Judge Chutkan will consider sanctions if President Trump violates the new order.

Shortly after the decision, a spokesperson for President Trump issued a statement, criticizing President Biden but not the parties mentioned in the gag order.

“Today’s decision is an absolute abomination and another partisan knife stuck in the heart of our Democracy by Crooked Joe Biden, who was granted the right to muzzle his political opponent, the leading candidate for the Presidency in 2024, and the most popular political leader in America, President Donald J. Trump. President Trump will continue to fight for our Constitution, the American people’s right to support him, and to keep our country free of the chains of weaponized and targeted law enforcement,” the statement read.

It was followed with a fundraising email blast from the campaign: “The Biden Administration can try and gag me, but they can never gag the American people!”

Reactions

Supporters of President Trump’s decried the gag order as “weaponized government.”

Rep. Marjorie Taylor Greene (R-Ga.) attended the hearing and blasted the decision on social media and to reporters after leaving the courtroom. She said the order limits “inflammatory and disparaging” remarks, “but all of politics is inflammatory.”

“This is meant to hurt him politically, this is meant to sway public opinion; public opinion guides how people vote,” she said. “The court is weaponized in stopping freedom of speech of a former president who has not been found guilty, he’s only been charged, he’s been indicted, but yet he’s running for president. So who will be next?”

Rep. Troy Nehls wrote on X, formerly Twitter, “An Obama-appointed judge issued a gag order on President Trump. This is blatant election interference, and everyone knows it.”

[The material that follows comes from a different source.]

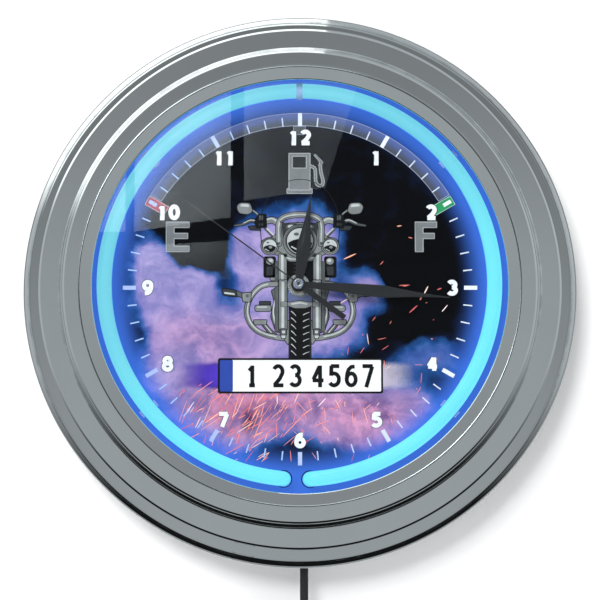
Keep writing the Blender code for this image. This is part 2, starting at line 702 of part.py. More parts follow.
def add_train(axis):
    """Quartz train: the rotor turns 30 times a minute, the seconds wheel once, the centre wheel a
    60th and the hour wheel a 720th of that. The tooth tips stay 0.2 mm apart."""
    for wheel in WHEELS:
        add_wheel(axis, *wheel)
    magnet = [(0, 27), (0.9, 27), (0.9, 23.2), (2.6, 22.8), (2.6, 20.4), (0.5, 20.4), (0.5, 19.5), (0, 19.5)]
    turned("rotor", axis, "steel", [(r * MM, z * MM) for r, z in magnet], 16, (*ROTOR_AT, 0))
    add_knob(axis)


def add_knob(axis):
    """Setting knob behind the movement: its pinion turns the minute wheel."""
    pinion = gear_mesh("setting_knob", 10, 2 * MM, 1.6 * MM, 27.4 * MM, 29 * MM)
    knob = add("setting_knob", pinion, axis, "white_plastic", (*KNOB_AT, 0))
    stem = mesh_of("knob_stem", lambda bm: put_rod(bm, 1 * MM, 15 * MM, 29.4 * MM, sides=12))
    grip = gear_mesh("knob_grip", 18, 6.5 * MM, 6 * MM, 13.5 * MM, 16.9 * MM)
    combine(knob, add("knob_stem", stem, axis, at=(*KNOB_AT, 0)), "UNION")
    combine(knob, add("knob_grip", grip, axis, at=(*KNOB_AT, 0)), "UNION")


def add_motor(axis):
    """Stator, drive coil and the quartz board."""
    hole = circle(3.1 * MM, ROTOR_AT, 20)
    edge = [(6.6 * MM, -12 * MM), (25.6 * MM, -12 * MM), (25.6 * MM, -1.5 * MM), (6.6 * MM, -1.5 * MM)]
    add("stator", outline("stator", [edge, hole], 1.2 * MM), axis, "steel", (0, 0, 21.6 * MM))
    reel = [
        (0, 10 * MM),
        (4.2 * MM, 10 * MM),
        (4.2 * MM, 9 * MM),
        (3.6 * MM, 9 * MM),
        (3.6 * MM, -9 * MM),
        (4.2 * MM, -9 * MM),
        (4.2 * MM, -10 * MM),
        (0, -10 * MM),
    ]
    turned("drive_coil", axis, "copper", reel, 20, (20.5 * MM, 1 * MM, 27.2 * MM), (math.pi / 2, 0, 0))
    box("quartz_board", axis, "board_green", (15 * MM, 12 * MM, 0.8 * MM), (-18 * MM, -10 * MM, 20.4 * MM))
    can = [(0, 3 * MM), (1 * MM, 3 * MM), (1 * MM, -3 * MM), (0, -3 * MM)]
    turned("quartz_crystal", axis, "steel", can, 12, (-20 * MM, -10 * MM, 22.2 * MM), (math.pi / 2, 0, 0))


def add_battery(axis):
    cell = [
        (0, 25 * MM),
        (2.7 * MM, 25 * MM),
        (2.7 * MM, 24 * MM),
        (7.1 * MM, 24 * MM),
        (7.1 * MM, -25 * MM),
        (0, -25 * MM),
    ]
    lying = (0, math.pi / 2, 0)
    turned("battery", axis, "cell_wrap", cell, 24, (0, BATTERY_Y, BATTERY_Z), lying)
    for side, x in (("plus", 25.65 * MM), ("minus", -25.65 * MM)):
        size = (0.5 * MM, 12 * MM, 12 * MM)
        box(f"battery_contact_{side}", axis, "steel", size, (x, BATTERY_Y, BATTERY_Z))


# ---------------------------------------------------------------- hands


def leaf(length, neck, widest, widest_at, tail):
    """Half widths along a leaf hand, from its round eye to a needle tip."""
    side = []
    for t in (0.08, 0.16, 0.26, 0.36, 0.46, 0.56, 0.66, 0.76, 0.86, 0.94, 1.0):
        if t <= widest_at:
            share = t / widest_at
            half = neck + (widest - neck) * (3 * share**2 - 2 * share**3) ** 0.8
        else:
            share = (t - widest_at) / (1 - widest_at)
            half = tail + (widest - tail) * (1 - share) ** 1.5
        side.append((half, t * length))
    return side


def hand_outline(side, eye):
    """Closed outline of a hand that points along +Y from a round eye."""
    foot = side[0][0]
    start = math.degrees(math.asin(foot / eye))
    round_eye = arc(eye, 90 + start, 450 - start, 14)
    return round_eye + side + [(-x, y) for x, y in side[::-1]]


def add_hands(axis):
    tip = 0.35 * MM
    hour = leaf(63 * MM, 2.4 * MM, 4.8 * MM, 0.44, tip)
    minute = leaf(103 * MM, 1.9 * MM, 4.2 * MM, 0.57, tip)
    hands = (
        ("hour_hand", HOUR_ANGLE, hour, 5 * MM, 2.8 * MM, 40.0 * MM),
        ("minute_hand", MINUTE_ANGLE, minute, 4 * MM, 1.8 * MM, 42.3 * MM),
    )
    for name, angle, side, eye, bore, depth in hands:
        curve = outline(name, [hand_outline(side, eye), circle(bore, sides=16)], 0.8 * MM)
        add(name, curve, axis, "hand_black", (0, 0, depth), (0, 0, -math.radians(angle)))
    slim, bar, eye = 0.45 * MM, 1.9 * MM, 3 * MM
    slim_at, bar_at = math.degrees(math.asin(slim / eye)), math.degrees(math.asin(bar / eye))
    edge = (
        arc(eye, 90 + slim_at, 270 - bar_at, 7)
        + [(-bar, -39 * MM), (bar, -39 * MM)]
        + arc(eye, 270 + bar_at, 450 - slim_at, 7)
        + [(slim, 95 * MM), (-slim, 95 * MM)]
    )
    curve = outline("second_hand", [edge, circle(0.85 * MM, sides=12)], 0.6 * MM)
    add("second_hand", curve, axis, "hand_black", (0, 0, 44.4 * MM), (0, 0, -math.radians(SECOND_ANGLE)))
    cap = [
        (0, 47.6 * MM),
        (1.6 * MM, 47.5 * MM),
        (3.0 * MM, 46.9 * MM),
        (3.7 * MM, 46.0 * MM),
        (3.8 * MM, 45.1 * MM),
        (0, 45.1 * MM),
    ]
    turned("hand_cap", axis, "chrome", cap, 24)


def main():
    clock = empty("clock_axis", None, (0, 0, -HANG_DROP), (math.pi / 2, 0, 0))
    axis = empty("movement_axis", clock, (HUB_X, HUB_Y, 0))
    add_back_shell(clock)
    add_bezel(clock)
    add_case_screws(clock)
    add_hanger(clock)
    add_glass_stack(clock)
    add_neon(clock)
    add_supply(clock)
    add_switch(clock)
    add_cord(clock)
    add_movement_case(axis)
    add_train(axis)
    add_motor(axis)
    add_battery(axis)
    add_hands(axis)


clear_scene()
parts = collection("neon_wall_clock")
helpers = collection("cutters_and_guides")
main()
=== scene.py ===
"""Looks of the neon wall clock, laid out as an add-on and run as a script.

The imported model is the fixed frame: +Z up, the wall is the plane y = 0 and the dial faces -Y. Pieces are
drawn in the clock's own millimetres, x to the right, y up and depth away from the wall, on the axis of the
rim, and CLOCK turns them into the frame.
"""

import math

import bmesh
import bpy
from mathutils import Matrix, Vector


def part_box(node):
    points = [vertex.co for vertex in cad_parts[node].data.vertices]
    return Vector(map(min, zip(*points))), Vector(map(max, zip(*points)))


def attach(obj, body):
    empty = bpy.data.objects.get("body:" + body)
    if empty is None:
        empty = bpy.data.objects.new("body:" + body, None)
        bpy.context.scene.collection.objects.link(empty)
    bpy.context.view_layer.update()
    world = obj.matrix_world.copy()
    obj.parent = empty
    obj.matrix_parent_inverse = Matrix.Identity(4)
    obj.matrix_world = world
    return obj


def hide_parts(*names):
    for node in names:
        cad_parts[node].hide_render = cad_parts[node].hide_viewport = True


bl_info = {
    "name": "Neon Wall Clock",
    "version": (1, 0, 0),
    "blender": (4, 5, 0),
    "location": "3D View > Sidebar > Neon Clock",
    "description": "Chromed rim, glass, neon tube, printed dial, hands and cord of a garage wall clock",
    "category": "Add Mesh",
}

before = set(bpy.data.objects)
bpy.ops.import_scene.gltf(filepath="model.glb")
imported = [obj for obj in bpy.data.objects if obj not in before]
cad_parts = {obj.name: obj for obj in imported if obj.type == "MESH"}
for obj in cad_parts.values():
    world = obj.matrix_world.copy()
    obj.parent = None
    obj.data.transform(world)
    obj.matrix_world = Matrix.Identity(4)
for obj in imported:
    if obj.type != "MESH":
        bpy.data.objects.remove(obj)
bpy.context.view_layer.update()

MM = 0.001
RIM_LOW, RIM_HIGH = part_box("bezel")
CENTRE_Z = (RIM_LOW.z + RIM_HIGH.z) / 2
RIM = (RIM_HIGH.x - RIM_LOW.x) / 2 / MM
CLOCK = Matrix.Translation((0, 0, CENTRE_Z)) @ Matrix.Rotation(math.pi / 2, 4, "X") @ Matrix.Scale(MM, 4)
DIAL = -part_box("dial_plate")[0].y / MM  # depth of the dial's face
GLASS_LOW, GLASS_HIGH = -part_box("lens")[1].y / MM, -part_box("lens")[0].y / MM
CAP_LOW, CAP_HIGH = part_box("hand_cap")
HUB = ((CAP_LOW.x + CAP_HIGH.x) / 2 / MM, ((CAP_LOW.z + CAP_HIGH.z) / 2 - CENTRE_Z) / MM)
INK = 0.012  # height of one layer of print
SUNK = DIAL - 0.02  # depth of the underside of print, just inside the dial
SCREW_CIRCLE = 178.0
SWITCH_ANGLE = math.radians(-70)


def place(x, y, depth):
    """A point of the clock's own millimetres, in the frame."""
    return CLOCK @ Vector((x, y, depth))


def middle(node):
    """Middle of a CAD node in the clock's own millimetres."""
    low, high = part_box(node)
    return CLOCK.inverted() @ ((low + high) / 2)


def srgb(*levels):
    """Linear colour from display levels of 0 to 255."""
    shares = (level / 255 for level in levels)
    return tuple(s / 12.92 if s <= 0.04045 else ((s + 0.055) / 1.055) ** 2.4 for s in shares)


# ---------------------------------------------------------------- nodes


class Signal:
    """A node's output. Arithmetic on it adds Math nodes to its tree."""

    def __init__(self, maker, socket):
        self.maker = maker
        self.socket = socket

    def other(self, name):
        """Another output of the same node."""
        return Signal(self.maker, self.socket.node.outputs[name])

    def math(self, operation, *values):
        return self.maker.node("ShaderNodeMath", {"operation": operation}, dict(enumerate(values)))

    def __add__(self, value):
        return self.math("ADD", self, value)

    def __radd__(self, value):
        return self.math("ADD", value, self)

    def __sub__(self, value):
        return self.math("SUBTRACT", self, value)

    def __rsub__(self, value):
        return self.math("SUBTRACT", value, self)

    def __mul__(self, value):
        return self.math("MULTIPLY", self, value)

    def __rmul__(self, value):
        return self.math("MULTIPLY", value, self)

    def __truediv__(self, value):
        return self.math("DIVIDE", self, value)

    def __pow__(self, value):
        return self.math("POWER", self, value)

    def __mod__(self, value):
        return self.math("MODULO", self, value)

    def __abs__(self):
        return self.math("ABSOLUTE", self)

    def clipped(self):
        return self.math("MINIMUM", self.math("MAXIMUM", self, 0.0), 1.0)

    def eased(self, low, high):
        """Smoothly 0 to 1 as the value goes from low to high."""
        return self.maker.node(
            "ShaderNodeMapRange", {"interpolation_type": "SMOOTHSTEP"}, {0: self, 1: low, 2: high}
        )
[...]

Kari Lake, who is running for a Senate seat with President Trump’s endorsement, posted his campaign’s statement on the issue with a comment of her own.

“This gag order MUST be immediately appealed, & President Trump'’s 1st Amendment Rights restored,” she wrote. “In the meantime, I will NEVER stop speaking on Trump’s behalf, & highlighting this injustice.”

Stephen Miller, senior adviser to President Trump and founder of America First Legal, posted that it was “time to move on from the primary” race, and “put all of our resources into beating Biden and his weaponized government in the general [election].”

Clark Neily, senior vice president for legal studies at the Cato Institute, thought it was unlikely the gag order would be reversed on appeal.

“Donald Trump is to some extent a unique criminal defendant,” he said, noting that President Trump will use the process to his advantage “however he can.” Mr. Neily said this means judges may be “less inclined to give Trump the benefit of the doubt than they might to other defendants.”

Roger Severino, Vice President of Domestic Policy at The Heritage Foundation and former head of the Trump administration’s Department of Health and Human Services’ Office of Civil Rights, said it was overreach on the part of the judge.

“[Judge Chutkan] is doing the work of his political enemies for him,” Mr. Severino said. “It’s unprecedented for a federal court to limit the speech of a former president,” he said, much less one who was running for office.

Mr. Severino said the “one-way” order comes in the middle of a political campaign, meaning potential witnesses like former General Mark Milley and former Attorney General Bill Barr can go on network television making disparaging statements about “and do political damage to” President Trump, but potentially would not be able to defend himself.

“The president’s entire premise of his defense, both in court, and in the court of public opinion, is that this is a politically fabricated prosecution and he wants to win the presidency again in part to prevent this from happening to any other American,” he said. “Now he has looking over his shoulder because the judge is going to be watching every word that he says on that issue ... it’s this preemptive chilling of speech.”